9. The bounce physics

"A game where you launch a ball from the top of the screen and it bounces off pegs on the way down. Score points based on which bucket it lands in at the bottom. Pachinko-style. Colourful and playful."

10. The rhythm tap

"A rhythm game where coloured circles expand outward from the centre and you tap them when they hit a ring at the edge. Tapping on time scores points, tapping early or late loses a life. Music-visualiser aesthetic."

Common mistakes that produce bad games

Being too abstract

Prompts like "a game about emotions" or "something creative" give the AI nothing concrete to build. The AI needs a physical action — tap, swipe, match, dodge, stack — to create a playable mechanic.

Overloading with detail

Going the other direction is equally problematic. A 500-word prompt with 15 different mechanics will confuse the output. The best games have one core mechanic done well. Save the complexity for follow-up refinements.

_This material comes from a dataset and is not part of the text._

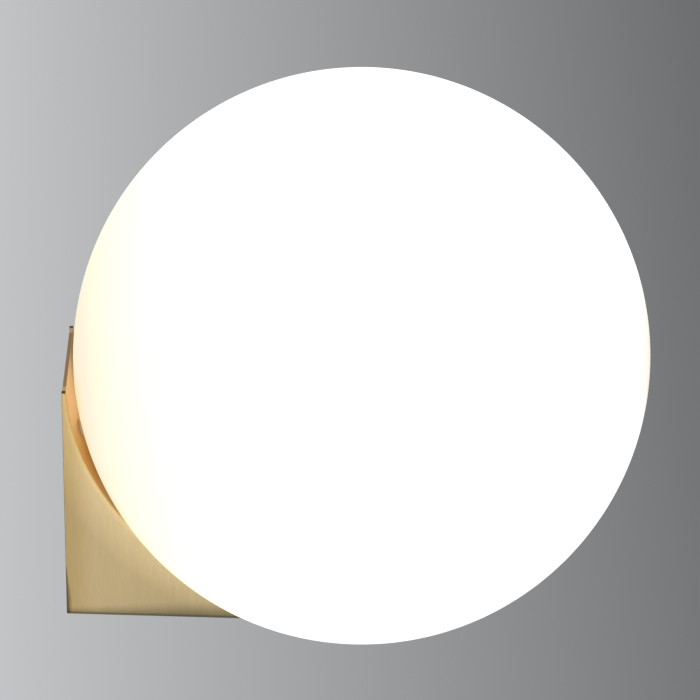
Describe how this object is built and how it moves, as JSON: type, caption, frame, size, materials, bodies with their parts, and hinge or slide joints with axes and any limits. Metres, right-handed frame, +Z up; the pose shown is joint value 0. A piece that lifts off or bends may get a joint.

Forgetting the difficulty curve

If your prompt doesn't mention how the game gets harder, the AI will often produce a flat experience — same difficulty from start to finish. Adding one phrase like "speeds up every 30 seconds" or "grid gets bigger each level" transforms a boring game into an engaging one.

Skipping the visual direction

The AI defaults to a reasonable look, but "neon arcade style" produces something very different from "calm pastel minimal." A few words about visual tone make a surprising difference in how the final game feels.

The refine loop: prompts after the first prompt

Creating a game on Plutus isn't a one-shot process. The best creators use the initial prompt to generate a first version, then use follow-up prompts to refine it. Think of it like a conversation:

First prompt: "A tower-stacking game where you tap to drop blocks. Blocks get smaller as the tower gets taller. Clean minimal style."

After playing the first build:

  • "Make the blocks fall slightly faster after every 10 blocks"
  • "Add a score multiplier for perfect placements"
  • "Change the background to dark mode"
  • "Add a gentle screen shake when you misalign a block"

Each follow-up takes seconds. Within five or six exchanges, you have a game that feels polished and intentional — not just generated, but designed.

What separates games that get featured from games that don't

Looking at the games that reach the top of Plutus's trending section or get selected for tournaments, they share a few qualities:

Instant readability. You understand what to do within the first five seconds. No tutorial needed.

A satisfying loop. The core action — tapping, swiping, matching — feels good to repeat. There's a physical rhythm to it.

Clear progression. The game gets harder in a way that feels fair. You always feel like you could have done better.

One surprising element. A gravity flip, a rule change, a visual twist — something that makes you say "oh, that's clever."

Games that have these qualities tend to earn high ratings and high play counts. The prompt is where all four start.

Frequently Asked Questions

What's the best length for a game prompt on Plutus? One to three sentences is the sweet spot. Enough to specify the core mechanic, difficulty progression, and visual style. Shorter prompts tend to produce generic results; longer prompts can confuse the AI.

Can I edit my game after creating it? Yes. After the AI generates your game, you can type follow-up prompts to adjust mechanics, visuals, speed, difficulty, and more. Most creators refine their games through several rounds of iteration.

What types of games work best with AI prompts? Hyper-casual genres work extremely well: puzzle games, reaction games, runners, stackers, and physics-based games. These have clear mechanics that the AI can build reliably from a text description.


Do I need to know how to code? No. The entire process uses natural language. You describe what you want in plain English and the AI handles all the technical building.